1. It’s a great question. My biggest uncertainty here is whether the fact that tech is aligning on this rhetoric is purely reactive to Trump’s foreign policy goals, or whether this rhetoric from tech is actively shaping the frame here (e.g. through mouthpieces like Thiel/Musk). I don’t really have a sense of to what extent either is true, but my gut take is that it’s more the former. In which case while I think the EA community could work towards challenging this narrative within tech, I wouldn’t expect this to overpower the strong incentives to align with the administration as politics increasingly shifts from programmatic to personalist.
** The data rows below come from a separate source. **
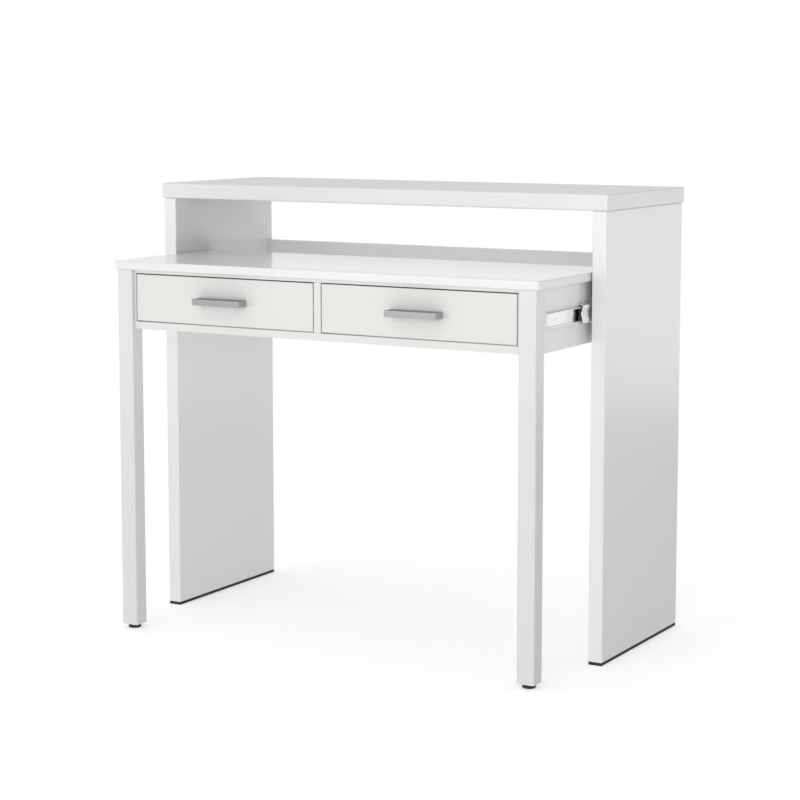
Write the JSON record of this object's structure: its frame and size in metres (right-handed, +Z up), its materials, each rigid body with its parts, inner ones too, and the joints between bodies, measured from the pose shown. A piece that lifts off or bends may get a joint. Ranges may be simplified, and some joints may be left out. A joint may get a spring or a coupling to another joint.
{
  "type": "secretary desk",
  "caption": "White console table with a writing desk that pulls out from under its top on telescopic slides, with drawers and bar handles in the desk front.",
  "frame": {"origin": "centre of the footprint on the floor, with the desk part of the way out", "axes": "+X along the width, -Y to the person sitting at it, +Y to the wall, +Z up"},
  "size_m": [0.986, 0.583, 0.87],
  "materials": {
    "ball_steel": "polished bearing steel",
    "beech_dowel": "plain beech, fluted",
    "bracket_steel": "zinc-plated steel",
    "cage_plastic": "black matt plastic",
    "cam_zinc": "die-cast zinc",
    "console_lacquer": "white lacquered board, semi-gloss",
    "desk_lacquer": "white lacquered board, semi-gloss",
    "drawer_board": "white melamine-faced board, matt",
    "foot_plastic": "black matt plastic",
    "frame_lacquer": "off-white lacquered board, satin",
    "front_lacquer": "off-white lacquered board, satin",
    "glide_plastic": "dark matt plastic",
    "handle_metal": "satin nickel",
    "screw_steel": "zinc-plated steel",
    "slide_zinc": "bright zinc-plated steel",
    "stop_plastic": "black matt plastic"
  },
  "bodies": {
    "console": {"back_rail": "console_lacquer", "console_side_left": "console_lacquer", "console_side_right": "console_lacquer", "console_top": "console_lacquer", "glide_strip_left": "glide_plastic", "glide_strip_right": "glide_plastic", "panel_dowels": "beech_dowel", "rail_cam_bolts": "cam_zinc", "rail_cams": "cam_zinc", "slide_outer_left": "slide_zinc", "slide_outer_right": "slide_zinc", "slide_panel_screws": "screw_steel"},
    "desk": {"back_apron": "desk_lacquer", "centre_partition": "frame_lacquer", "desktop": "desk_lacquer", "desktop_brackets": "bracket_steel", "desktop_screws": "screw_steel", "drawer_fixed_runners": "slide_zinc", "foot_left": "foot_plastic", "foot_right": "foot_plastic", "frame_dowels": "beech_dowel", "front_bottom_rail": "frame_lacquer", "front_top_rail": "frame_lacquer", "leg_left": "desk_lacquer", "leg_right": "desk_lacquer", "runner_batten_left": "desk_lacquer", "runner_batten_right": "desk_lacquer", "side_apron_left": "desk_lacquer", "side_apron_right": "desk_lacquer", "slide_apron_screws": "screw_steel", "slide_inner_left": "slide_zinc", "slide_inner_right": "slide_zinc", "stile_left": "frame_lacquer", "stile_right": "frame_lacquer"},
    "slide_middle_left": {"slide_middle_left": "slide_zinc", "slide_stop_left": "stop_plastic"},
    "slide_middle_right": {"slide_middle_right": "slide_zinc", "slide_stop_right": "stop_plastic"},
    "slide_outer_cages": {"slide_outer_balls": "ball_steel", "slide_outer_cages": "cage_plastic"},
    "slide_inner_cages": {"slide_inner_balls": "ball_steel", "slide_inner_cages": "cage_plastic"},
    "drawer_left": {"drawer_left_back": "drawer_board", "drawer_left_bottom": "drawer_board", "drawer_left_front": "front_lacquer", "drawer_left_handle": "handle_metal", "drawer_left_handle_screws": "screw_steel", "drawer_left_runners": "slide_zinc", "drawer_left_side_left": "drawer_board", "drawer_left_side_right": "drawer_board"},
    "drawer_right": {"drawer_right_back": "drawer_board", "drawer_right_bottom": "drawer_board", "drawer_right_front": "front_lacquer", "drawer_right_handle": "handle_metal", "drawer_right_handle_screws": "screw_steel", "drawer_right_runners": "slide_zinc", "drawer_right_side_left": "drawer_board", "drawer_right_side_right": "drawer_board"}
  },
  "joints": [
    {"name": "desk_pull", "type": "slide", "parent": "console", "child": "desk", "axis": [0, -1, 0], "range_m": [-0.207, 0.083]},
    {"name": "slide_middle_left_run", "type": "slide", "parent": "console", "child": "slide_middle_left", "axis": [0, -1, 0], "range_m": [-0.1035, 0.0415]},
    {"name": "slide_middle_right_run", "type": "slide", "parent": "console", "child": "slide_middle_right", "axis": [0, -1, 0], "range_m": [-0.1035, 0.0415]},
    {"name": "slide_outer_cages_run", "type": "slide", "parent": "console", "child": "slide_outer_cages", "axis": [0, -1, 0], "range_m": [-0.05175, 0.02075]},
    {"name": "slide_inner_cages_run", "type": "slide", "parent": "console", "child": "slide_inner_cages", "axis": [0, -1, 0], "range_m": [-0.15525, 0.06225]},
    {"name": "drawer_left_pull", "type": "slide", "parent": "desk", "child": "drawer_left", "axis": [0, -1, 0], "range_m": [0, 0.185]},
    {"name": "drawer_right_pull", "type": "slide", "parent": "desk", "child": "drawer_right", "axis": [0, -1, 0], "range_m": [0, 0.185]}
  ],
  "couplings": [
    {"joint": "slide_middle_left_run", "follows": "desk_pull", "ratio": 0.5},
    {"joint": "slide_middle_right_run", "follows": "desk_pull", "ratio": 0.5},
    {"joint": "slide_outer_cages_run", "follows": "desk_pull", "ratio": 0.25},
    {"joint": "slide_inner_cages_run", "follows": "desk_pull", "ratio": 0.75}
  ]
}
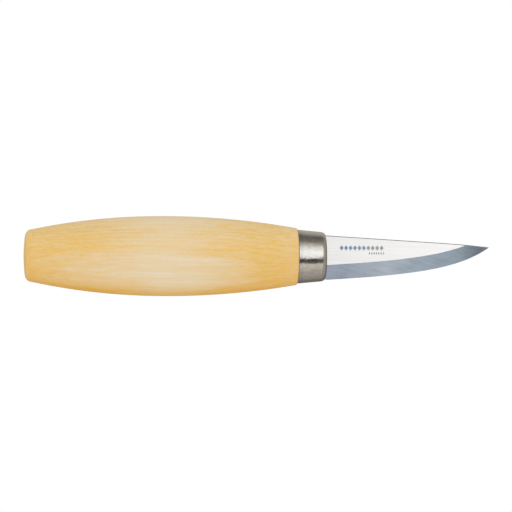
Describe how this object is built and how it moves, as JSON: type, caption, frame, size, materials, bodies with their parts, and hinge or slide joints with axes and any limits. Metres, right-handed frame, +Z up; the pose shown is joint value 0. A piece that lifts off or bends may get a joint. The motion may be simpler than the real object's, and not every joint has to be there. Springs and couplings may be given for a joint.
{
  "type": "whittling knife",
  "caption": "Fixed-blade whittling knife: oval barrel handle of pale birch, tapered steel ferrule, and a short straight-backed carbon-steel blade whose edge curves up to a fine point.",
  "frame": {"origin": "under the middle of the whole knife, on the surface that it lies on", "axes": "+X along the handle's axis towards the blade's tip, +Y from the cutting edge towards the spine, +Z up, with the knife on its side and its axis level"},
  "size_m": [0.165, 0.0282, 0.0226],
  "materials": {
    "birch": "oiled, satin",
    "ferrule_steel": "drawn and polished, with a slightly warm tint",
    "blade_steel": "flat sides brushed lengthwise, bevel ground across",
    "resin": "cured, matt"
  },
  "bodies": {
    "root": {"handle": "birch", "ferrule": "ferrule_steel", "blade": "blade_steel", "tang_adhesive": "resin"}
  },
  "joints": []
}
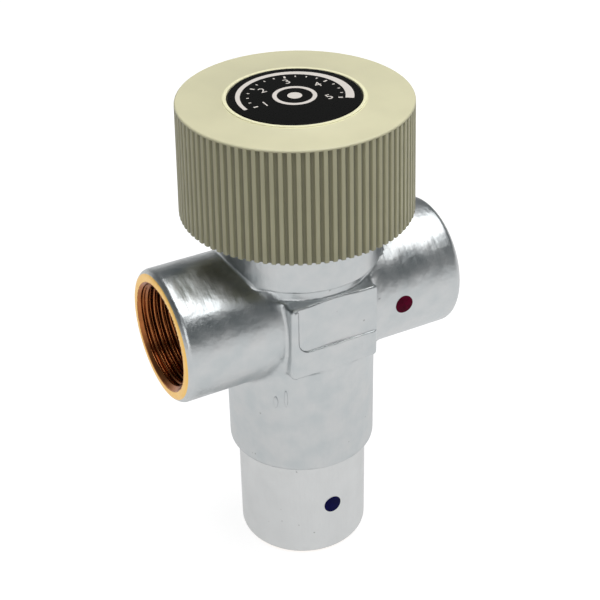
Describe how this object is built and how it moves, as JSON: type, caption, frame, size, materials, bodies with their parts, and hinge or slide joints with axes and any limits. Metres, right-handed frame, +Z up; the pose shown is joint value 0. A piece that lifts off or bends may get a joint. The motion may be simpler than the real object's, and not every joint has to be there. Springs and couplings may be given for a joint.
{
  "type": "mixing valve",
  "caption": "Thermostatic mixing valve: plated brass body with threaded hot, mixed and cold ports, and a ribbed hand knob with a scale that sets the temperature.",
  "frame": {"origin": "centre of the cold inlet's mouth, at the bottom of the valve", "axes": "+Z up along the spindle to the knob, +X out of the hot inlet, -Y is the front with the colour spots"},
  "size_m": [0.0748, 0.056, 0.124],
  "materials": {
    "plated_brass": "satin nickel plate on cast brass, bare brass at the machined port faces and threads",
    "bare_brass": "turned",
    "copper": "drawn",
    "cage_plastic": "moulded",
    "seal_rubber": "smooth",
    "stainless_steel": "bright",
    "knob_plastic": "satin moulded",
    "dial_plastic": "printed scale under a clear gloss",
    "red_enamel": "gloss",
    "blue_enamel": "gloss"
  },
  "bodies": {
    "valve": {"valve_body": "plated_brass", "hot_mark": "red_enamel", "cold_mark": "blue_enamel", "hot_seat": "bare_brass", "seat_cage": "cage_plastic", "return_spring": "stainless_steel", "bonnet": "bare_brass", "bonnet_o_ring": "seal_rubber", "stop_ring": "cage_plastic"},
    "knob_assembly": {"knob": "knob_plastic", "dial_insert": "dial_plastic", "knob_screw": "stainless_steel", "knob_washer": "stainless_steel", "spindle": "bare_brass", "spindle_circlip": "stainless_steel", "spindle_o_ring_lower": "seal_rubber", "spindle_o_ring_upper": "seal_rubber"},
    "nut_assembly": {"adjusting_nut": "bare_brass", "plunger_ring": "stainless_steel", "overtravel_spring": "stainless_steel"},
    "plunger_assembly": {"plunger": "bare_brass", "element_pin": "stainless_steel"},
    "shuttle_assembly": {"shuttle": "bare_brass", "shuttle_o_ring": "seal_rubber", "wax_element": "copper"}
  },
  "joints": [
    {"name": "knob_turn", "type": "hinge", "parent": "valve", "child": "knob_assembly", "pos_m": [0, 0, 0.105], "axis": [0, 0, 1], "range_deg": [-150, 150]},
    {"name": "nut_travel", "type": "slide", "parent": "valve", "child": "nut_assembly", "axis": [0, 0, 1], "range_m": [-0.00126, 0.00126]},
    {"name": "overtravel", "type": "slide", "parent": "nut_assembly", "child": "plunger_assembly", "axis": [0, 0, 1], "range_m": [0, 0.002], "stiffness_N_per_m": 8000, "springref_m": -0.0012, "deforming": ["overtravel_spring"]},
    {"name": "shuttle_slide", "type": "slide", "parent": "valve", "child": "shuttle_assembly", "axis": [0, 0, 1], "range_m": [-0.0024, 0], "stiffness_N_per_m": 3000, "springref_m": 0.004, "deforming": ["return_spring"]}
  ],
  "couplings": [
    {"joint": "nut_travel", "follows": "knob_turn", "m_per_rad": -0.00047746}
  ]
}
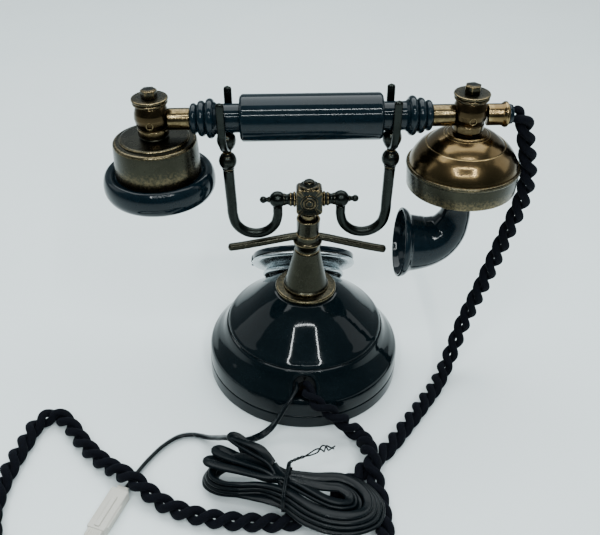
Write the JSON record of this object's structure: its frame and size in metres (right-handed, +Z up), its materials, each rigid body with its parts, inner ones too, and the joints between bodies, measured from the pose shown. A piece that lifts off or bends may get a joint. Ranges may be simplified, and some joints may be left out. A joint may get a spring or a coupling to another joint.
{
  "type": "telephone",
  "caption": "Cradle telephone with a dial on a round base, a handset with a horn mouthpiece, its twisted cord and a tied line cord",
  "frame": {"origin": "centre of the round base's underside, on the table", "axes": "+X along the handset towards the mouthpiece, +Y the side the dial faces, +Z up"},
  "size_m": [0.3425, 0.2849, 0.2232],
  "materials": {
    "enamel": "gloss, dark blue-black",
    "handle_gloss": "polished, dark blue-black",
    "bronze": "antiqued, polished on its high places",
    "brass": "polished, lacquered",
    "dark_bronze": "blackened, worn bright at the edges",
    "bright": "polished",
    "steel": "plain",
    "insulator": "moulded",
    "dial_card": "satin",
    "rope": "two-ply twist",
    "vinyl": "smooth satin",
    "plug": "moulded, warm white"
  },
  "bodies": {
    "telephone": {"base_plate": "enamel", "base_shell": "enamel", "base_screw_1": "steel", "base_screw_2": "steel", "base_screw_3": "steel", "ballast_disc": "steel", "ringer_sounder": "dark_bronze", "cord_anchor": "insulator", "hook_switch": "insulator", "column_flange": "bronze", "column_cone": "bronze", "wing_bracket": "bronze", "column_cup": "bronze", "hook_spring": "steel", "dial_mount_ring": "bright", "dial_mechanism": "steel", "dial_dish": "bright", "number_plate": "dial_card", "finger_stop": "bright", "handset_cord": "rope", "line_cord_near": "vinyl", "line_cord_far": "vinyl", "line_cord_hank": "vinyl", "twist_tie": "vinyl", "line_plug": "plug"},
    "dial": {"dial_shaft": "steel", "finger_wheel": "handle_gloss", "dial_cap": "bright"},
    "cradle": {"hook_spindle": "dark_bronze", "cross_block": "dark_bronze", "cradle_screw": "dark_bronze", "cross_bar_left": "dark_bronze", "cradle_arm_left": "dark_bronze", "arm_bead_left": "dark_bronze", "fork_left": "dark_bronze", "cross_bar_right": "dark_bronze", "cradle_arm_right": "dark_bronze", "arm_bead_right": "dark_bronze", "fork_right": "dark_bronze"},
    "handset": {"grip": "handle_gloss", "tie_rod": "steel", "ring_sleeve_left": "handle_gloss", "ring_sleeve_right": "handle_gloss", "receiver_tube": "brass", "receiver_hub": "brass", "receiver_washer": "bronze", "receiver_nut": "dark_bronze", "transmitter_tube": "brass", "transmitter_hub": "brass", "transmitter_washer": "bronze", "transmitter_nut": "dark_bronze", "receiver_shell": "bronze", "ear_cap": "handle_gloss", "receiver_capsule": "steel", "transmitter_bell": "brass", "transmitter_cover": "dark_bronze", "horn": "handle_gloss", "cord_stub": "brass", "cord_gland": "handle_gloss", "handset_cord_hanging": "rope"}
  },
  "joints": [
    {"name": "dial_turn", "type": "hinge", "parent": "telephone", "child": "dial", "pos_m": [0, 0.044, 0.0475], "axis": [0, 0.7193, 0.6947], "range_deg": [-330, 0], "stiffness_Nm_per_rad": 0.01},
    {"name": "handset_lift", "type": "slide", "parent": "telephone", "child": "handset", "axis": [0, 0, 1], "range_m": [0, 0.06]},
    {"name": "hook_travel", "type": "slide", "parent": "telephone", "child": "cradle", "axis": [0, 0, 1], "range_m": [0, 0.004], "deforming": ["hook_spring"]}
  ],
  "couplings": [
    {"joint": "hook_travel", "follows": "handset_lift", "ratio": 0.0666}
  ]
}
Although at the very least, I think there should be more work done on the margins to mitigate what I think could be the harms of AGI realist rhetoric. Hedging strategies like maintaining attempts at collaboration (even if unlikely); more work done to reduce the odds that conflict goes nuclear; more work on even mitigating the harms of war, certainly a lot more work to mitigate autonomous AI risk, etc. But yeah, seems totally plausible the ship has sailed here.
2. AGI Realism is the title that Leopold Aschenbrenner gives to his views in the parting thoughts of his blog series, though I entirely agree with you here. I think if Aschenbrenner et al. truly held realist assumptions then they’d be sceptical of this idea that unipolarity through AI dominance could lead to the stable imposition of a safe AI order over China. If anything, I think realists who genuinely buy that superintelligence could be unlike anything ever seen before in terms of how much it could empower a hegemon would be concerned about levels of counterbalancing that are also unprecedented (i.e. not just China alone). I think if I’m a realist, I’m really looking for interstate checks and balances to constrain conflict. I think the exact danger with “AGI Realist” rhetoric is precisely that it’s actually built on the kind of flawed liberal institutionalism that underpins the failures of liberal interventionism.